Protesters march inside LAX, Jan. 29, 2017. Photo: OnSceneTV
Protesters march inside LAX, Jan. 29, 2017. Photo: OnSceneTV

Cultural organizations around the nation, including a museum in Los Angeles, concert promoters and Oscar contenders are expressing fears that projects involving the Middle East will have to be curtailed or scrapped in the aftermath of President Donald Trump’s executive order regarding visits by Muslims.

“Scholarly exchanges and international collaborations are key to our ongoing work, and we are very concerned that a number of programs we have in place could be threatened, just at a time when the world needs more, not less, exchange and mutual understanding,” Thomas P. Campbell, the director of New York’s Metropolitan Museum of Art, told the New York Times.

In one of the most high-profile cases arising from the ban, Iranian film director Asghar Farhadi, who directed “The Salesman,” said in a statement to the Times that he would not attend the Oscars ceremony in Hollywood even if he were granted an exception to the visa ban. He had planned to attend the Feb. 26 ceremony but new regulations announced Friday presented “ifs and buts which are in no way acceptable to me even if exceptions were to be made for my trip,” he said.

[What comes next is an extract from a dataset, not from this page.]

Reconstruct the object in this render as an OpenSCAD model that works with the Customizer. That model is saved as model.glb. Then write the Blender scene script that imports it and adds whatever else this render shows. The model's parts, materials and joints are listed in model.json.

Farhadi, whose film “A separation”  won an Oscar for best foreign- language film in 2012, said he hopes ” that the current situation will not give rise to further divide between nations.”

Marcel Mettelsiefen, the director of “Watani: My Homeland,” an Oscar- nominated documentary, said his film’s Syrian protagonist, Hala Kamil, would not be able to travel to the Oscars ceremony because she has a Syrian and a German refugee passport. Kamil has been a frequent visitor to the United States, even giving a speech on the plight of refugees at the United Nations in August.

And Hussein Hassan, the Kurdish director of the feature “Reseba — The Dark Wind,” which was to have its North American premiere at the Miami Film Festival next month, said he had withdrawn his visa application to protest Trump’s policy.

The ban is also expected to affect museums.

“We have no idea yet how this might affect us, but we do have at least one important exhibition of art mostly from Iran that would be impacted by travel restrictions that would make it difficult to do research and work with artists and authors, as well as borrow works of art that would require couriers from collections in Iran,” a spokeswoman from the Los Angeles County Museum of Art told the Times.

Shari Rezai, a concert promoter in Los Angeles who specializes in contemporary Persian music and brings artists from Iran and elsewhere to the United States, said she had six shows planned through June and canceled all of them three days ago, when she heard about the impending ban. She worried that her seven-year-old business was now at risk and that a concert she staged Sunday night would be her last.

Trump’s executive order, which was signed Friday, blocks entry into the United States for 90 days for citizens of seven predominantly Muslim countries: Iran, Iraq, Libya, Somalia, Sudan, Syria and Yemen. It also suspends entry of all refugees for 120 days and bars Syrian refugees indefinitely. Artists and citizens from the affected countries legally residing in the United States said they do not dare leave for fear of being denied re-entry.